▶ **Job**
In the listing that follows, count every line with the word "place" in it and write only the total.

▶ **Available data**
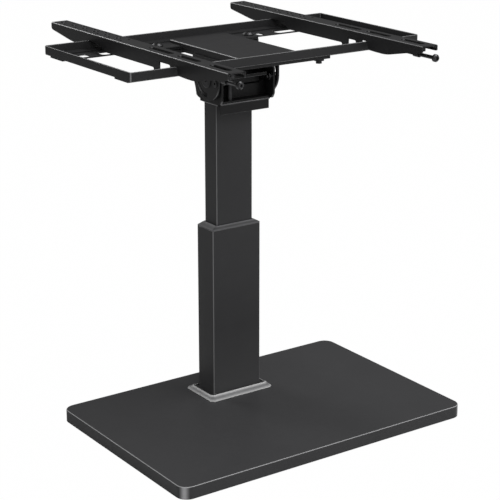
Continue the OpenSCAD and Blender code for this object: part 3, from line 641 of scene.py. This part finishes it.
# %% Tray
TRAY_W, TRAY_FRONT, TRAY_REAR, TRAY_SHEET = 457.0, -126.4, 93.8, 1.6
TRAY_D, TRAY_MID = TRAY_REAR - TRAY_FRONT, (TRAY_FRONT + TRAY_REAR) / 2
LEDGE_LOW, STRIP_LOW = 513.6, 511.8
tray = bmesh.new()
flange_loops = [rounded_rectangle(tray, TRAY_W - 2 * inset, TRAY_D - 2 * inset, 3.5 - inset, z,
                                  (0.0, TRAY_MID))
                for inset, z in [(0.8, LEDGE_LOW), (0.2, 514.1), (0.0, 514.8), (0.0, 524.7), (0.14, 525.16),
                                 (0.47, 525.48), (0.95, 525.6), (1.2, 525.6), (1.6, 525.5), (1.88, 525.2),
                                 (2.0, 524.8), (2.0, 514.0)]]
walls(tray, flange_loops, closed=True)
floor_edge = rounded_rectangle(tray, TRAY_W - 2.0, TRAY_D - 2.0, 2.5, 0.0, (0.0, TRAY_MID))
floor_open = rounded_rectangle(tray, 428.0, 194.8, 2.0, 0.0, (0.0, -21.0))
plate(tray, floor_edge, [floor_open], TRAY_SHEET, FLAT, (0.0, 0.0, LEDGE_LOW), 0.0)
SLOTS = ((-198.5, 31.0), (-142.5, 47.0), (-92.0, 10.0), (92.0, 10.0), (142.5, 47.0), (198.5, 31.0))
for low, high, slot_y, bolt in ((-120.0, -88.0, -105.0, BOLT_FRONT), (44.7, 78.0, 57.0, BOLT_REAR)):
    strip = rounded_rectangle(tray, TRAY_W - 3.0, high - low, 0.8, 0.0, (0.0, (low + high) / 2), 2)
    holes = [rounded_rectangle(tray, length, 18.0, 4.4, 0.0, (x, slot_y), 5) for x, length in SLOTS]
    holes += [round_hole(tray, x, bolt, 4.1) for x in (-BOLT_X, BOLT_X)]
    plate(tray, strip, holes, TRAY_SHEET, FLAT, (0.0, 0.0, STRIP_LOW), 0.3)
for low in (-120.0, 76.4):
    slab(tray, (-227.0, low, 511.9), (227.0, low + TRAY_SHEET, 515.2), 0.5)
for low, high in ((-119.5, -88.0), (44.7, 77.5)):
    slab(tray, (-TRAY_W / 2, low, STRIP_LOW), (-226.5, high, 514.9), 0.4)
    slab(tray, (226.5, low, STRIP_LOW), (TRAY_W / 2, high, 514.9), 0.4)
make_piece(tray, "tray_frame", "tilt", tray_coat, ["tray"])

# %% [markdown]
# ## Arms
# An arm is a channel of 2 mm sheet. The screen is screwed to its flat web, through a row of holes in the rear
# half or long slots in the front half, and its two sides are cut to hook over the rear flange and to sit over
# the front one. Web and sides are plates, and a round bar sunk in each upper corner gives the fold.

# %% The side of an arm
REAR, FRONT, REAR_END, FRONT_END = 95.8, -129.0, 195.3, -239.5
SIDE = [(REAR_END, 534.4), (REAR_END, 527.0), (191.3, 525.8), (140.0, 518.0), (REAR + 2.0, 515.0),
        (REAR, 517.0), (REAR, 525.9), (60.0, 525.9), (57.0, 523.3), (50.0, 517.0), (44.0, 516.5),
        (-72.5, 516.5), (-74.0, 515.0), (-74.0, 511.0), (-86.6, 511.0), (-87.0, 525.9), (FRONT, 525.9),
        (FRONT - 2.0, 515.0), (-145.0, 514.3), (-168.0, 514.0), (-213.0, 523.4), (-221.0, 522.7),
        (FRONT_END, 527.5), (FRONT_END, 534.4)]
SIDE_CUTS = [0.0, 2.5, 1.5, 6.0, 2.0, 1.0, 0.8, 1.2, 1.2, 2.0, 2.0, 0.6, 0.4, 1.4, 2.0, 0.8, 1.2, 2.0, 4.0,
             8.0, 3.0, 3.0, 2.0, 0.0]
CUT_SIDE = SIDE[:-4] + [(-203.0, 521.5), (-203.0, 528.0), (FRONT_END, 528.0), (FRONT_END, 534.4)]
CUT_SIDE_CUTS = SIDE_CUTS[:-4] + [1.0, 1.5, 1.5, 0.0]


# %% Arms
ARM_HALF, ARM_SHEET, WEB_LOW, HOLES = 13.0, 2.0, 534.0, 6
FOLD_AT = ARM_HALF - ARM_SHEET


def arm(name, x, body, node):
    bm = bmesh.new()
    for side_x, points, cuts in ((x - ARM_HALF, SIDE, SIDE_CUTS), (x + FOLD_AT, CUT_SIDE, CUT_SIDE_CUTS)):
        side = rounded_outline(bm, points, cuts, 4)
        plate(bm, side, [], ARM_SHEET, ON_X, (side_x, 0.0, 0.0), 0.35, lambda at: at.y < WEB_LOW)
    middle = (x, (REAR_END + FRONT_END) / 2)
    web = rounded_rectangle(bm, 2 * FOLD_AT, REAR_END - FRONT_END, 0.0, 0.0, middle)
    holes = [long_hole(bm, x, (low + high) / 2, high - low, 8.5)
             for low, high in ((-98.0, -43.0), (-160.0, -111.0), (-227.0, -183.0))]
    holes += [round_hole(bm, x, 35.0 + 30.0 * step, 4.25) for step in range(HOLES)]
    for step in range(HOLES):
        holes += [long_hole(bm, x + side * 6.5, 20.0 + 30.0 * step, 8.0, 3.4, steps=16)
                  for side in (-1.0, 1.0)]
    plate(bm, web, holes, ARM_SHEET, FLAT, (0.0, 0.0, WEB_LOW), 0.35, lambda at: abs(at.x - x) < 10.9)
    for side in (-1.0, 1.0):
        bend(bm, x + side * FOLD_AT, WEB_LOW, ARM_SHEET, FRONT_END, REAR_END, 32)
    return make_piece(bm, name, body, arm_coat, [node])


ARM_AT = 150.0
arm("left_arm_channel", -ARM_AT, "left_arm", "arm_left")
arm("right_arm_channel", ARM_AT, "right_arm", "arm_right")

# %% [markdown]
# ## Clamp knob
# The knob on the back of the column is moulded with six soft lobes for the fingers. A circle is pulled in
# between the lobes, pulled to length, and its rim is rounded.

# %% Clamp knob
KNOB_R, KNOB_H, LOBES, KNOB_Y, KNOB_Z = 13.4, 12.4, 6.0, 29.3, 245.0
knob = bmesh.new()
rim = bmesh.ops.create_circle(knob, cap_ends=True, segments=72, radius=KNOB_R)
for vert in rim["verts"]:
    angle = atan2(vert.co.y, vert.co.x)
    pull = 0.9 + 0.1 * cos(LOBES * angle)
    bmesh.ops.scale(knob, vec=(pull, pull, 1.0), verts=[vert])
grown = bmesh.ops.extrude_face_region(knob, geom=list(knob.faces), use_keep_orig=True)
top = [item for item in grown["geom"] if isinstance(item, bmesh.types.BMVert)]
bmesh.ops.translate(knob, vec=(0.0, 0.0, KNOB_H), verts=top)
bmesh.ops.recalc_face_normals(knob, faces=knob.faces)
rims = [edge for edge in knob.edges if len(edge.link_faces) == 2 and edge.calc_face_angle() > CLEAR_ANGLE]
bmesh.ops.bevel(knob, geom=rims, offset=1.8, offset_type="OFFSET", affect="EDGES", segments=5, profile=0.5,
                material=-1, clamp_overlap=True)
bmesh.ops.translate(knob, vec=(0.0, 0.0, 4.1), verts=knob.verts)
bmesh.ops.create_cone(knob, cap_ends=True, segments=48, radius1=8.0, radius2=9.6, depth=4.6,
                      matrix=Matrix.Translation((0.0, 0.0, 2.3)))
turn = Matrix.Translation((0.0, KNOB_Y, KNOB_Z)) @ Matrix.Rotation(-pi / 2, 4, "X")
bmesh.ops.transform(knob, matrix=turn, verts=knob.verts)
make_piece(knob, "clamp_knob", "height_clamp", knob_plastic, ["height_knob"], 40.0)

# %% [markdown]
# ## The solids that stay
# Screws, nuts, washers, pads and the steel inside the base already have the right shape, so they stay as they
# are and only get their finishes. The table below says which finish goes on which solid.

# %% Finishes on the solids that stay
KEPT = {
    bright_zinc: ["cover_screws", "foot_washers", "foot_bolts", "height_stem", "yoke_bolts"],
    dark_zinc: ["channel_bolt", "pivot_bolts", "pivot_washers", "pivot_nuts", "clamp_bolts", "clamp_washers",
                "clamp_nuts", "tray_bolts", "tray_nuts", "nut_block_left", "nut_block_right"],
    screw_zinc: ["safety_screw_left", "safety_screw_right"],
    primer: ["base_doubler", "base_stiffeners", "cover_bosses", "column_foot", "column_cap"],
    base_coat: ["base_cover"],
    column_coat: ["height_boss"],
    glide_plastic: ["inner_glide"],
    pad_rubber: ["base_pads"],
    friction_fibre: ["friction_washers"],
}
for material, names in KEPT.items():
    for name in names:
        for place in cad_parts[name].material_slots:
            place.material = material
print("solids that stay:", sum(len(names) for names in KEPT.values()))

# %% [markdown]
# ## Floor, light and camera
# The photograph shows the stand on plain white. The floor is a large pale disc. Part of what the camera sees
# of it is its own light, so it comes out white, and the rest is lit by the lamps, so that the stand still
# casts a soft shadow. Four large soft lamps light the black coat: from the front left, from the front right,
# from above, and from behind for the bright lines along the bends.

# %% Floor
ground = bmesh.new()
bmesh.ops.create_circle(ground, cap_ends=True, segments=96, radius=20.0)
ground_mesh = bpy.data.meshes.new("floor")
ground.to_mesh(ground_mesh)
ground.free()
floor = bpy.data.objects.new("floor", ground_mesh)
scene.collection.objects.link(floor)
floor.location.z = -0.0002
pale = Finish("pale_floor", (0.5, 0.5, 0.5), 0.9)
ray = pale.tree.nodes.new("ShaderNodeLightPath")
seen = Signal(pale, ray.outputs["Is Camera Ray"]) + Signal(pale, ray.outputs["Is Glossy Ray"]) * 0.1
seen = seen + Signal(pale, ray.outputs["Is Transmission Ray"])
glow = pale.add("ShaderNodeEmission", None, {"Color": (1.0, 1.0, 1.0), "Strength": 1.0})
body = Signal(pale, pale.shader.outputs[0])
mixed = pale.add("ShaderNodeMixShader", None, {0: seen * 0.995, 1: body, 2: glow})
pale.tree.links.new(mixed.socket, pale.tree.nodes["Material Output"].inputs["Surface"])
floor.data.materials.append(pale.material)

# %% World
world = bpy.data.worlds.new("studio")
world.use_nodes = True
scene.world = world
sky = world.node_tree.nodes["Background"]
sky.inputs["Color"].default_value = (1.0, 1.0, 1.0, 1.0)
sky.inputs["Strength"].default_value = 0.16


# %% Lamps
def soft_lamp(name, place, aim, size, watts):
    data = bpy.data.lights.new(name, "AREA")
    data.shape = "DISK"
    data.size = size
    data.energy = watts
    lamp = bpy.data.objects.new(name, data)
    lamp.location = place
    lamp.rotation_euler = (Vector(aim) - Vector(place)).to_track_quat("-Z", "Y").to_euler()
    scene.collection.objects.link(lamp)


soft_lamp("key_lamp", (-1.0, -2.3, 2.2), (0.0, 0.0, 0.3), 1.6, 40.0)
soft_lamp("front_lamp", (1.3, -2.6, 0.9), (0.0, 0.0, 0.2), 1.2, 12.0)
soft_lamp("top_lamp", (0.9, -0.6, 2.6), (0.0, 0.0, 0.1), 1.6, 42.0)
soft_lamp("back_lamp", (-0.6, 2.4, 1.9), (0.0, 0.0, 0.3), 1.0, 22.0)

# %% Camera
data = bpy.data.cameras.new("camera")
data.sensor_width = 36.0
data.lens = 114.9
camera = bpy.data.objects.new("camera", data)
camera.location = (-1.1978, -1.7664, 0.9120)
camera.rotation_euler = (radians(72.17), 0.0, radians(-34.94))
scene.collection.objects.link(camera)
scene.camera = camera
scene.view_settings.view_transform = "Standard"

▶ **Written answer**
5